§ **GIVEN REQUEST**
In the entries below, find the line containing "Write the OpenSCAD" and the line containing "corner_r = 6; // [5:0.5:10]". Copy those two lines and everything between them exactly, and only that.
------------------------
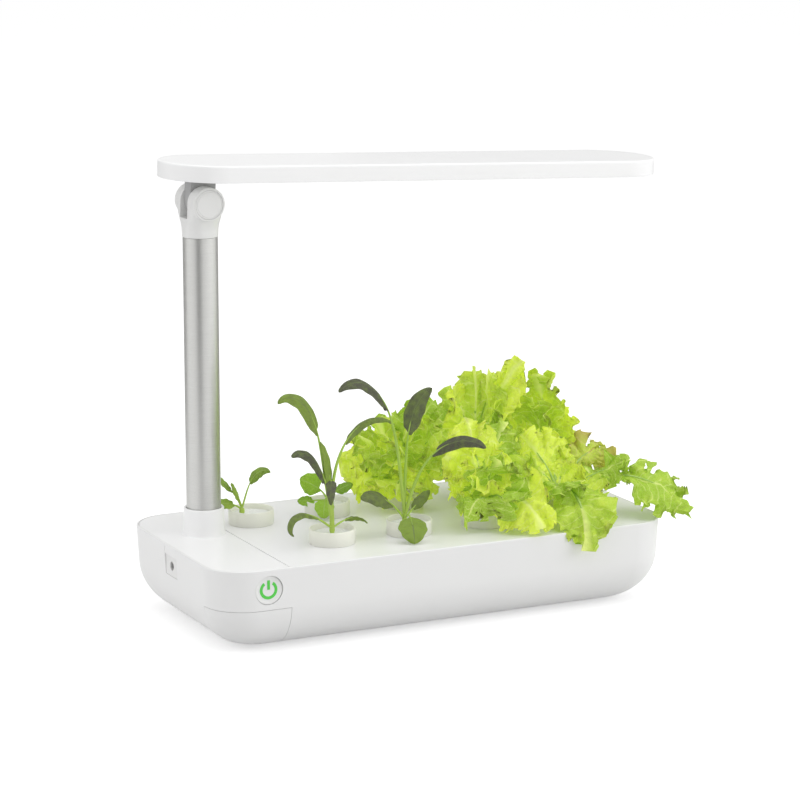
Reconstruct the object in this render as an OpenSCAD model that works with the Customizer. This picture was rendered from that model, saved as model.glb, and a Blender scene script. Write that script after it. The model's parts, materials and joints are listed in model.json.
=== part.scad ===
// Countertop hydroponic garden: a boat-shaped water tank with a lift-off
// growing tray, nine lift-out pods with their plants, and a grow lamp that
// tilts on a hinge at the top of a mast.
// Frame: +X right along the length, +Y to the back, +Z up. The origin lies on
// the table, under the plan centre of the base. Millimetres.

/* [Base] */
// Overall length of the base
base_len = 400; // [385:5:460]
// Overall depth of the base, front to back
base_wid = 200; // [195:5:230]
// Height of the tank hull, without its feet
hull_h = 68.5; // [64:0.5:78]
// Plan radius of the base corners at the deck
corner_r = 34; // [30:1:44]
// Inward slope of the upright wall, in mm per mm of depth
wall_slope = 0.05; // [0.02:0.01:0.08]
// Width of the rounded bilge, measured inwards
bilge_w = 36; // [30:1:40]
// Height of the rounded bilge
bilge_h = 38; // [32:1:44]
// Thickness of the tank wall
wall_t = 3.2; // [2.8:0.1:3.8]
// Thickness of the tank floor
floor_t = 2.8; // [2:0.1:4]
// Thickness of the deck and tray plates, and depth of the rebate they lie in
plate_t = 3; // [2.4:0.1:4]
// Width of the hull rim that shows around the plates
rim_w = 1.6; // [1.2:0.1:2]
// Gap around the plates
plate_gap = 0.3; // [0.2:0.05:0.5]
// Distance from the left end to the seam between deck and tray
seam_in = 59; // [58:1:64]
// Radius of a rubber foot
foot_r = 8; // [6:0.5:10]
// How far the feet stand out below the hull
foot_h = 1.2; // [0.8:0.1:2]
// How deep a foot sits in its pocket
foot_sunk = 0.8; // [0.5:0.1:1.2]
// Distance of the outer feet from the ends of the base
foot_in_x = 58; // [52:1:70]
// Distance of the outer feet from the long sides of the base
foot_in_y = 56; // [52:1:62]

/* [Control cover] */
// Height of the seam at the top of the corner cover, above the hull's bottom
cover_h = 36; // [32:0.5:42]
// Distance from the left end to the cover's upright seam
cover_len = 61; // [60:0.5:64]
// Distance from the front to the cover's seam on the left side
cover_wid = 35; // [30:0.5:42]
// Width of the seams around the cover
cover_gap = 0.3; // [0.2:0.05:0.5]
// Width of the lip behind the cover's edges
lip_w = 3; // [2:0.5:4]
// Thickness of that lip
lip_t = 1.2; // [1:0.1:1.6]

/* [Power button] */
// Radius of the button's hole in the front wall
button_hole_r = 11.6; // [10:0.1:12.5]
// Clearance between the button and its hole
button_gap = 0.25; // [0.2:0.05:0.4]
// Distance from the left end to the button's axis
button_in = 41.5; // [40:0.5:44]
// Height of the button's axis above the hull's bottom
button_z = 52; // [50:0.5:54]
// Thickness of the button cap
button_t = 4.5; // [4.4:0.1:6]
// Travel of the button
button_travel = 1; // [0.6:0.1:1.2]
// How far the button's face lies behind the wall's surface
button_sunk = 0.9; // [0.6:0.1:1.4]
// Outer radius of the lit power sign
icon_r = 7; // [6:0.1:8]
// Line width of the sign
icon_w = 1.9; // [1.4:0.1:2.2]
// Depth of the sign's light guide
icon_t = 1.2; // [0.8:0.1:1.6]
// Half of the angle left open at the top of the sign's ring
icon_open = 36; // [30:1:45]

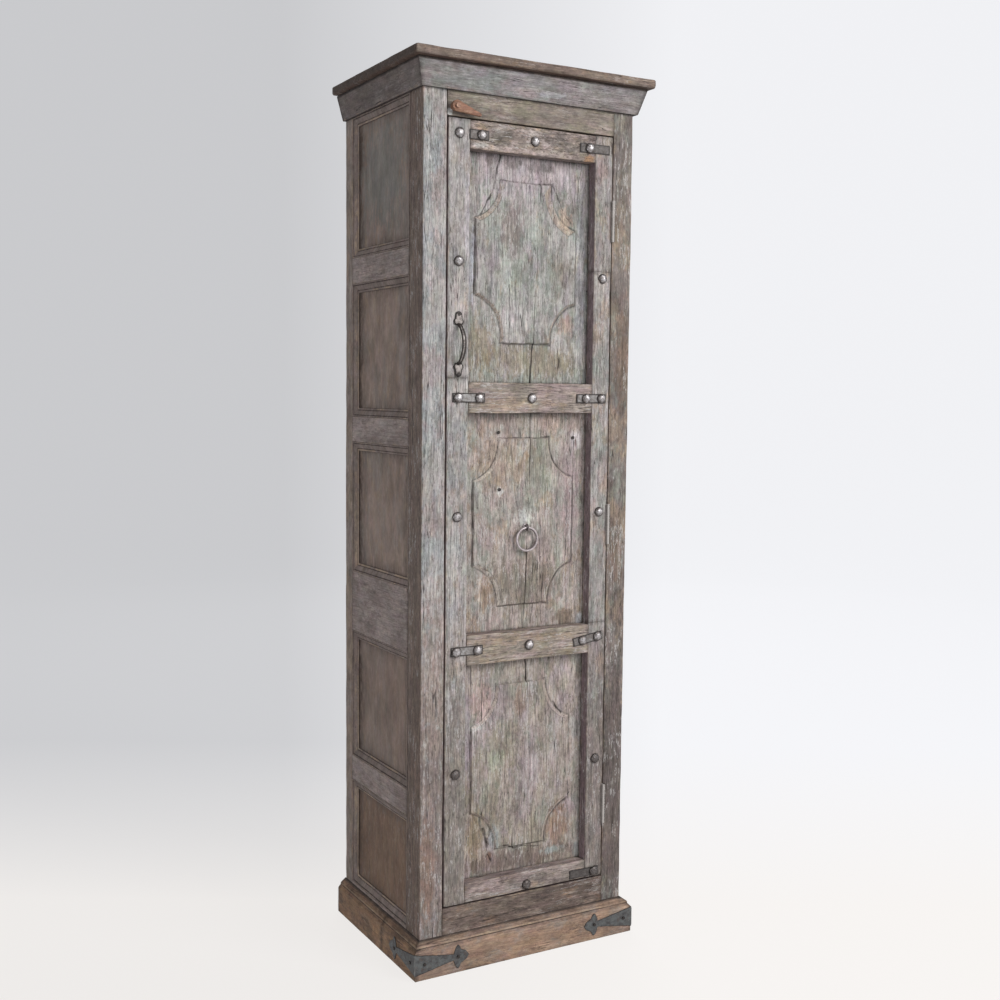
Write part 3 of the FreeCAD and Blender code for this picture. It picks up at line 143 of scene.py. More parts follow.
# A board: a rounded rectangle carried along the grain. Each corner's radius swells with noise along the board, the
# faces dip by noise, and the rows at both ends draw in on a quarter circle. Corners: high-high, low-high, low-low,
# high-low of the two axes across the grain.
def board(low, high, along, **changes):
    look = dict(plainBoard, **changes)
    low, high = np.asarray(low, float), np.asarray(high, float)
    axis = "xyz".index(along)
    a, b = [k for k in range(3) if k != axis]
    length = high[axis] - low[axis]
    turn = np.radians([90, 60, 30, 0])
    endRound = min(look["endRound"], length / 4)
    near, inset = endRound * (1 - np.sin(turn)), endRound * (1 - np.cos(turn))
    inner = np.linspace(endRound, length - endRound, max(2, int(round(length / look["step"])) + 1))[1:-1]
    run = np.concatenate([near, inner, length - near[::-1]])
    inset = np.concatenate([inset, np.zeros(len(inner)), inset[::-1]])[:, None]
    halfA, halfB = (high[a] - low[a]) / 2 - inset, (high[b] - low[b]) / 2 - inset
    signs = np.array([(1, 1), (-1, 1), (-1, -1), (1, -1)], float)
    cutsA = max(1, int(round((high[a] - low[a]) / look["sideStep"])))
    cutsB = max(1, int(round((high[b] - low[b]) / look["sideStep"])))
    corner, angle, part = [], [], []
    for k in range(4):
        arc = np.radians(90 * k + np.linspace(0, 90, look["cornerPoints"]))
        cuts = cutsA if k % 2 == 0 else cutsB
        corner += [k] * (len(arc) + cuts - 1)
        angle += arc.tolist() + [arc[-1]] * (cuts - 1)
        part += [0.0] * len(arc) + (np.arange(1, cuts) / cuts).tolist()
    corner, angle, part = np.array(corner), np.array(angle), np.array(part)
    # each corner's line is read from the noise at a place of its own, 57 mm from the next
    lineKeys = np.zeros((len(run), 4, 3))
    lineKeys[..., 0], lineKeys[..., 1] = run[:, None], np.arange(4) * 57.0
    lineKeys[..., 2] = 5.0 * look["seed"] + low[axis]
    chips = np.maximum(lumps(lineKeys, look["shortSwell"], 4), 0)
    swell = 1 + look["uneven"] * (lumps(lineKeys, look["longSwell"], 3) + 0.7 * chips)
    radius = look["round"] * np.array(look["corners"]) * np.maximum(swell, look["leastRadius"])
    radius = np.minimum(radius, np.minimum(halfA, halfB) * 0.96)

    def onCorner(which):
        r = radius[:, which]
        return (signs[which, 0] * (halfA - r) + r * np.cos(angle), signs[which, 1] * (halfB - r) + r * np.sin(angle))

    hereA, hereB = onCorner(corner)
    nextA, nextB = onCorner((corner + 1) % 4)
    flatA, flatB = hereA + part * (nextA - hereA), hereB + part * (nextB - hereB)
    rings = np.zeros((len(run), len(corner), 3))
    rings[..., axis] = (low[axis] + run)[:, None]
    rings[..., a] = (low[a] + high[a]) / 2 + flatA
    rings[..., b] = (low[b] + high[b]) / 2 + flatB
    stretch = np.full(3, look["dipAcross"])
    stretch[axis] = look["dipAlong"]
    fine = lumps(rings, look["fineDip"], look["seed"] + 5)
    dip = look["dent"] * (0.5 + 0.35 * lumps(rings, stretch, look["seed"]) + 0.15 * fine)
    rings[..., a] -= dip * np.cos(angle)
    rings[..., b] -= dip * np.sin(angle)
    edge = np.maximum(halfA - np.abs(flatA), halfB - np.abs(flatB))
    fromEnd = np.minimum(run, length - run)[:, None]
    wear = np.exp(-np.minimum(edge, fromEnd + 1.0) / look["edgeReach"])
    grime = look["endGrime"] * np.exp(-fromEnd / look["endGrimeReach"]) * np.ones_like(edge)
    # Painted shade: faces turned from the front, and the rounded ends of rails, are marked to take the darker aside
    # colour.
    fromFront = {"z": 1 + np.sin(angle), "x": 1 + np.cos(angle), "y": 0 * angle}[along]
    endTurn = (along == "x") * np.clip(1.5 - 2.5 * fromEnd / endRound, 0, 1)
    return carried(rings, wear, grime, np.clip(np.maximum(fromFront, endTurn), 0, 1))


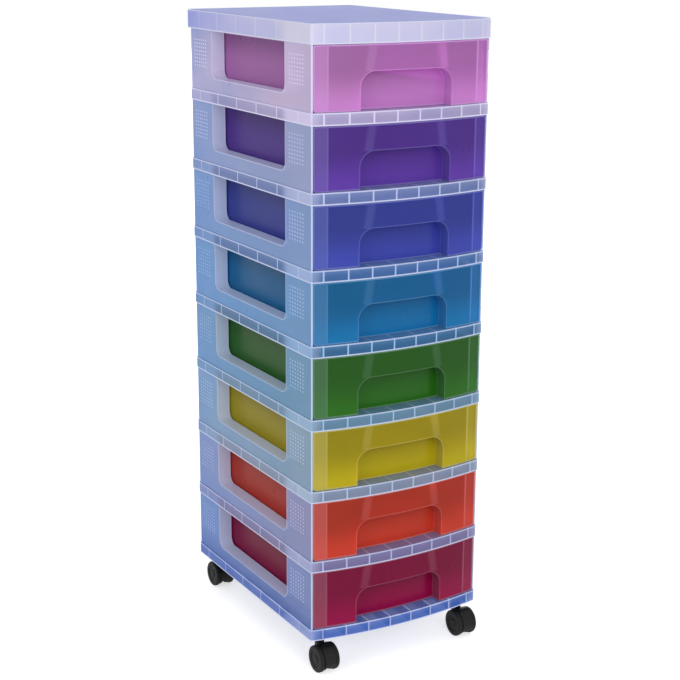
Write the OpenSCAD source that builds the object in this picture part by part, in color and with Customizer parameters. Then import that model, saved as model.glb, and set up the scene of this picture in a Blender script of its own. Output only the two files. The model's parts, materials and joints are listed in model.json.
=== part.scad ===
// Drawer tower on casters: ribbed decks with side walls stacked on one another, a cover on top,
// one bowed drawer on each deck, and four twin-wheel casters under the lowest deck.
// Millimetres, +Z up, floor at z = 0, front towards -Y, origin under the middle of the outline.

/* [Tower] */
// Number of levels, each one deck with its walls and its drawer
levels = 8; // [3:1:8]
// Outside width of the decks and the cover
tower_w = 300; // [270:2:340]
// Depth of a side, from its front corner to the back
side_depth = 396; // [350:2:430]
// How far the middle of the front stands out beyond the corners
bow = 16; // [10:1:22]
// Height of one level, deck and walls together
level_h = 111; // [100:1:130]
// Radius of the upright corners
corner_r = 6; // [5:0.5:10]

/* [Deck] */
// Height of a deck with its skirt
deck_h = 18; // [17:1:24]
// Thickness of the deck's plate
deck_t = 2; // [1.6:0.2:3]
// Thickness of the skirt round a deck
skirt_t = 2; // [1.6:0.2:2.4]
// Thickness of the ribs under a deck
rib_t = 1.6; // [1.2:0.2:2.4]
// Number of ribs that run from front to back
long_ribs = 8; // [6:2:10]
// Distance of the outermost long rib from the side
long_rib_margin = 18.4; // [14:0.4:24]
// Number of ribs that run across
cross_ribs = 6; // [4:2:8]
// Distance of the first cross rib from the end of the side
cross_rib_margin = 37.5; // [32:0.5:44]

/* [Walls] */
// Thickness of the side walls and the back wall
wall_t = 2; // [1.6:0.2:2.4]
// How far the walls stand in from the skirt
wall_inset = 1.2; // [0.8:0.2:1.6]
// Length of the side window
window_l = 238; // [200:2:250]
// Height of the window's sill above the underside of the deck
sill_h = 39; // [32:1:48]
// Radius of the window's lower corners
window_r = 13; // [8:1:18]
// Thickness of the channel that runs from the window in to the drawer
channel_t = 2; // [1.6:0.2:3]
// Length of a tab that locates the piece above
tab_l = 14; // [10:1:16]
// Thickness of a tab
tab_t = 1.6; // [1.2:0.1:1.6]
// Height of a tab above the wall
tab_h = 6; // [4:0.5:9]
// Gap between a tab and the skirt round it
tab_gap = 0.4; // [0.2:0.1:0.5]
// Height of the runners that guide a drawer on its deck
runner_h = 4; // [2:0.5:6]
// Thickness of a runner
runner_t = 2; // [1.6:0.2:3]

/* [Drawer] */
// Outside width of a drawer's box
box_w = 250; // [220:2:254]
// Thickness of a drawer's walls
box_t = 1.8; // [1.4:0.1:2.4]
// Thickness of a drawer's floor
floor_t = 2; // [1.6:0.2:3]
// Radius of the box's rear corners
box_r = 12; // [6:1:18]
// Width of the rolled rim round the top of a box
rim_w = 1.2; // [0.6:0.1:1.6]
// Height of the rim
rim_h = 2.6; // [2:0.2:4]
// Gap between a drawer and what it runs on
slide_gap = 0.4; // [0.3:0.05:0.8]
// Gap beside the rim, between a drawer and its guides
guide_gap = 0.8; // [0.4:0.1:1.2]
// Gap between a drawer's rim and the deck or cover above it
top_gap = 3; // [2:0.5:5]
// The same above a drawer's front, which stands higher
front_top_gap = 0.8; // [0.5:0.1:2]
// Gap behind a closed drawer
rear_gap = 6; // [3:0.5:10]
// Thickness of a drawer's front
front_t = 2.2; // [1.8:0.1:3]
// How far a drawer's front stands back from the deck's front edge
front_setback = 3; // [2:0.5:4]
// Gap between the end of a drawer's front and the side wall
front_gap = 1.2; // [0.8:0.1:1.6]
// Radius of the front's lower corners
front_r = 5; // [3:0.5:8]
// Depth of the lip that turns back round the front's ends
lip_d = 6; // [4:0.5:10]

/* [Finger well] */
// Width of the hand hole in a drawer's front
grip_w = 152; // [120:2:170]
// Height of the hand hole above the underside of the drawer
grip_h = 54.6; // [46:0.2:60]
// Radius of the hand hole's upper corners
grip_r = 23; // [14:1:26]
// Width of the well at its top
well_top_w = 94; // [80:2:110]
// Depth of the well behind the front
well_d = 19; // [14:1:26]

/* [Cover] */
// Height of the cover
cover_h = 29; // [22:1:36]
// How far the cover reaches beyond the back wall
cover_overhang = 8; // [4:1:14]

/* [Casters] */
// Height of the lowest deck's underside above the floor
body_z = 53; // [51:0.5:60]
// Radius of a wheel
wheel_r = 21; // [19:0.5:21.5]
// Width of a wheel
wheel_w = 11.8; // [10:0.2:14]
// How far the wheels' axle trails the stem
trail = 15; // [12:0.5:17]
// Distance of the stem from the side of the tower
stem_from_side = 24; // [22:1:30]
// Distance of the stem from the end of the side
stem_from_end = 16.8; // [14:0.2:20]
// Thickness of the caster's body between its wheels
web_t = 8; // [7:0.5:10]
// Gap between a wheel and the caster's body
wheel_gap = 0.7; // [0.4:0.1:1]
// How far a tread stands out beyond the inside of the mudguard
tread_out = 0.8; // [0.4:0.1:1.2]
// Radius of a tread's rounded outer edge
tread_edge = 2.4; // [1.5:0.1:3]
// Radius of the dish in a wheel's outer face
dish_r = 14; // [11:0.5:16]
// Depth of the dish
dish_d = 1.2; // [0.6:0.1:1.8]
// Radius of the hub cap in the middle of the dish
cap_r = 6; // [4:0.5:8]
// Thickness of the mudguard over the wheels
guard_t = 1.6; // [1.2:0.1:2]
// Angle of the mudguard's rear end below the horizontal
guard_rear = 15; // [0:5:30]
// Angle of the mudguard's front end, measured over the top from the rear horizontal
guard_front = 205; // [150:5:215]
// Width of the mudguard's lip over each wheel
guard_lip = 4.6; // [3:0.2:6]
// Radius of the web round the axle
web_r = 8; // [6:0.5:10]
// Radius of the axle
axle_r = 3; // [2.5:0.1:4]
// How far the axle goes into each wheel
axle_reach = 8.8; // [6:0.2:9]
// Radius of the stem inside the caster's body
stem_r = 4; // [3.5:0.1:4.5]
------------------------
§ **RESPONSE**
Write the OpenSCAD source that builds the object in this picture part by part, in color and with Customizer parameters. Then import that model, saved as model.glb, and set up the scene of this picture in a Blender script of its own. Output only the two files. The model's parts, materials and joints are listed in model.json.
=== part.scad ===
// Drawer tower on casters: ribbed decks with side walls stacked on one another, a cover on top,
// one bowed drawer on each deck, and four twin-wheel casters under the lowest deck.
// Millimetres, +Z up, floor at z = 0, front towards -Y, origin under the middle of the outline.

/* [Tower] */
// Number of levels, each one deck with its walls and its drawer
levels = 8; // [3:1:8]
// Outside width of the decks and the cover
tower_w = 300; // [270:2:340]
// Depth of a side, from its front corner to the back
side_depth = 396; // [350:2:430]
// How far the middle of the front stands out beyond the corners
bow = 16; // [10:1:22]
// Height of one level, deck and walls together
level_h = 111; // [100:1:130]
// Radius of the upright corners
corner_r = 6; // [5:0.5:10]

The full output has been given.